Album. Released 2011.  

BBC Review

A decent, nostalgic Father’s Day gift, for your dad’s dad

Chris Roberts 2011

The first album in a quarter-century from guitar hero Duane Eddy, now in his mid-70s, is a labour of love for co-producer/co-writer Richard Hawley. The pair met at an awards ceremony and lifelong fan Hawley, not short on persuasive gift-of-the-gab, made his dreams happen. Recorded in 11 days in Sheffield, Road Trip sounds thoroughly Eddy yet also thoroughly Hawley: an indication of how far-reaching and durable the veteran’s influence is. It will also sound, to younger listeners, like a Hawley album with the vocals removed.

To older listeners the famous twang of Eddy’s style will be the key signifier. While it was the man himself who took to picking out melodies on his bass strings, it was Lee Hazelwood who, as his producer (before cracking it as a performer), alchemised the material, playing around with Eddy’s tapes, slowing them down, adding echo and space. Hawley, a lover of old-school rockabilly, doesn’t need to be reminded of that fact. He too creates cinematic, sparse, rumbling backdrops over which the twang can bounce. In the past Art of Noise, Jeff Lynne and George Harrison have attempted similar, perhaps getting too excitable and impatient. Hawley doesn’t try to teach an old dog new tricks: even Seasick Steve might deem this dated. Diehards may prefer to substitute "timeless" for "dated", while Hank Marvin will be wondering why being British makes you less cool than being American.

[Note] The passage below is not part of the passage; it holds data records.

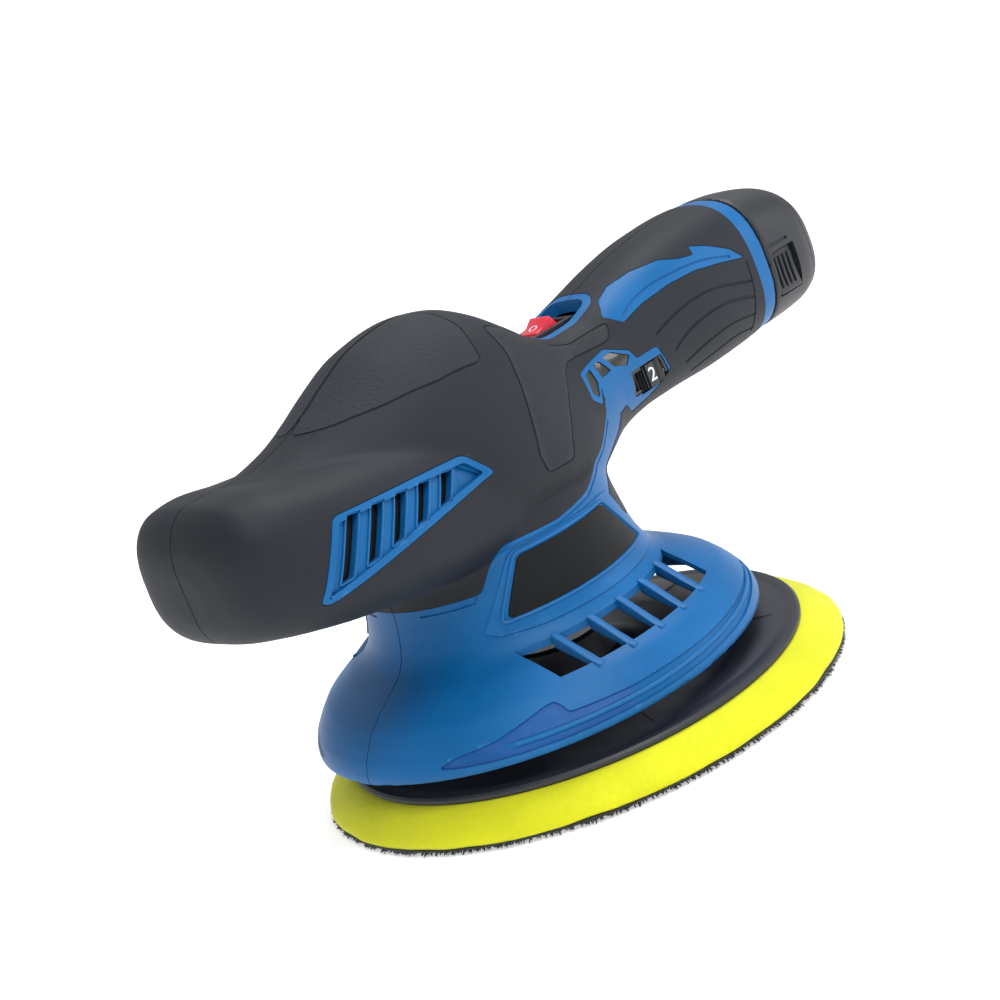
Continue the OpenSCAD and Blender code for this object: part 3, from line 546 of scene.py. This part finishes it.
# ---- the housing's form --------------------------------------------------------------------------
def skirt_solid(name, grow=0.0, foot=0.0):
    low, top = SKIRT_RIM_Z - foot, 68
    side = [(r + grow, h) for r, h in SKIRT]
    return revolve(name, [(0, low), (SKIRT[0][0] + grow, low)] + side + [(SKIRT[-1][0] + grow, top), (0, top)])


def whole(name, grow=0.0, foot=0.0, skirt_grow=None):
    o = loft(name, BODY, grow, (1, 0))
    solve(o, loft("nose", NOSE, grow), "UNION")
    return solve(o, skirt_solid("skirt", grow if skirt_grow is None else skirt_grow, foot), "UNION")


form = whole("form")
modify(form, "REMESH", mode="VOXEL", voxel_size=VOXEL * MM)
modify(form, "SMOOTH", factor=0.5, iterations=9)

surface = BVHTree.FromObject(form, bpy.context.evaluated_depsgraph_get())


def on_side(points, side=-1, lift=0.0):
    """Side-view points laid on the form, from the left (-1) or the right (1)."""
    out = []
    for x, z in points:
        hit = surface.ray_cast(Vector((x, side * BESIDE, z)) * MM, Vector((0, -side, 0)))
        if hit[0] is not None:
            out.append(tuple((hit[0] + hit[1] * lift * MM) / MM))
    return out


def on_side_at(side):
    return lambda a, b: surface.ray_cast(Vector((a, side * BESIDE, b)) * MM, Vector((0, -side, 0)))


def on_top_at(side):
    return lambda a, b: surface.ray_cast(Vector((a, side * b, ABOVE)) * MM, Vector((0, 0, -1)))


def on_neck_at(side):
    def cast(a, b):
        d = Vector((math.cos(math.radians(a)), -side * math.sin(math.radians(a)), 0))
        return surface.ray_cast(d * BESIDE * MM + Vector((0, 0, b)) * MM, -d)
    return cast


def inlay(name, outline, cast, low, high, step_a=1.5, step_b=1.5):
    """Slab that follows the form under an outline, from low to high above the surface."""
    bm = bmesh.new()
    bm.faces.new([bm.verts.new((a, b, 0)) for a, b in outline])
    pts = np.array(outline)
    for axis, step in ((0, step_a), (1, step_b)):
        for c in np.arange(pts[:, axis].min() + step / 2, pts[:, axis].max(), step):
            at, normal = [0, 0, 0], [0, 0, 0]
            at[axis], normal[axis] = c, 1
            everything = bm.verts[:] + bm.edges[:] + bm.faces[:]
            bmesh.ops.bisect_plane(bm, geom=everything, dist=1e-5, plane_co=at, plane_no=normal)
    bmesh.ops.triangulate(bm, faces=bm.faces[:])
    grown = bmesh.ops.extrude_face_region(bm, geom=bm.faces[:])["geom"]
    upper = {v for v in grown if isinstance(v, bmesh.types.BMVert)}
    for v in bm.verts:
        at, normal = cast(v.co.x, v.co.y)[:2]
        if at is None:
            print("inlay", name, "missed the form at", tuple(v.co))
            at, normal = Vector((0, 0, 0.09)), Vector((0, 0, 1))
        v.co = at + normal * (high if v in upper else low) * MM
    bmesh.ops.recalc_face_normals(bm, faces=bm.faces)
    me = bpy.data.meshes.new(name)
    bm.to_mesh(me)
    bm.free()
    o = bpy.data.objects.new(name, me)
    scene.collection.objects.link(o)
    return o


# ---- hollow, layers and zones --------------------------------------------------------------------
def across(o, x, z):
    """A solid of revolution turned from Z to lie along Y at x and z."""
    o.data.transform(Matrix.Rotation(math.radians(-90), 4, "X"))
    o.data.transform(Matrix.Translation(Vector((x, 0, z)) * MM))
    return o


def hole_set(o):
    """Cavity, battery socket and screw holes."""
    solve(o, twin(hollow, "hollow_cut"))
    solve(o, loft("socket", STEM, 0.4, (0, 1)))
    for x, z in SCREWS:
        solve(o, across(revolve("well", [(0, 12), (3, 12), (3, 60), (0, 60)], 32), x, z))


hollow = whole("hollow", -(SKIN + WALL), 8, -3)
under = whole("under", -SKIN, 0)
zone_outlines = [
    (NECK_ZONE, -80, 80, 1.2), (ACCENT_ZONE, -80, -10, 0.8), (ACCENT_ZONE, 10, 80, 0.8), (CONTROL_ZONE, -80, -5, 0.8),
]


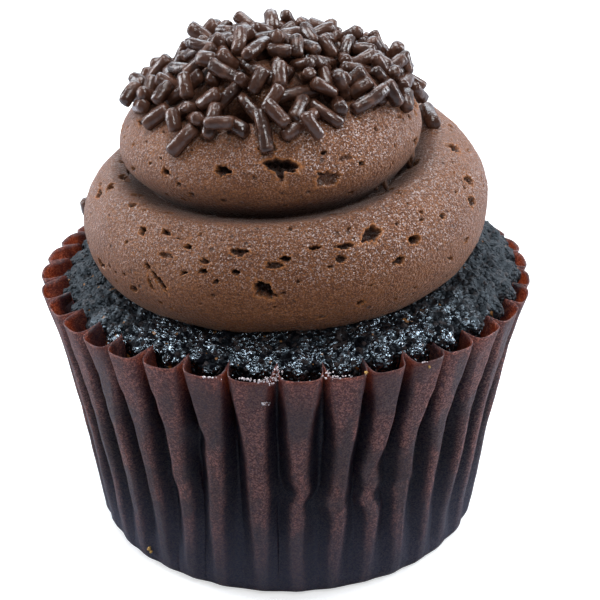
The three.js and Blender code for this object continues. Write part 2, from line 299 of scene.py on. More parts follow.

While much of this could, to be harsh, pass as muzak – not least the drippy Twango and the sleepy, countrified title-track – occasional bursts of energy crackle into atmospheric life and beg Tarantino to adopt them for his next movie. By far the best moment is Primeval, which leaves the calm conservatory to visit the garage, kicking up a storm of dust, sparks and gutsy blues, waling sax rasps and all. One longs for more of that: slowies like Kindness Ain’t Made of Sand and Rose of the Valley are pretty but also quite, well, dull. Again, they’d benefit from a Hawley vocal. A decent, nostalgic Father’s Day gift then, for your dad’s dad.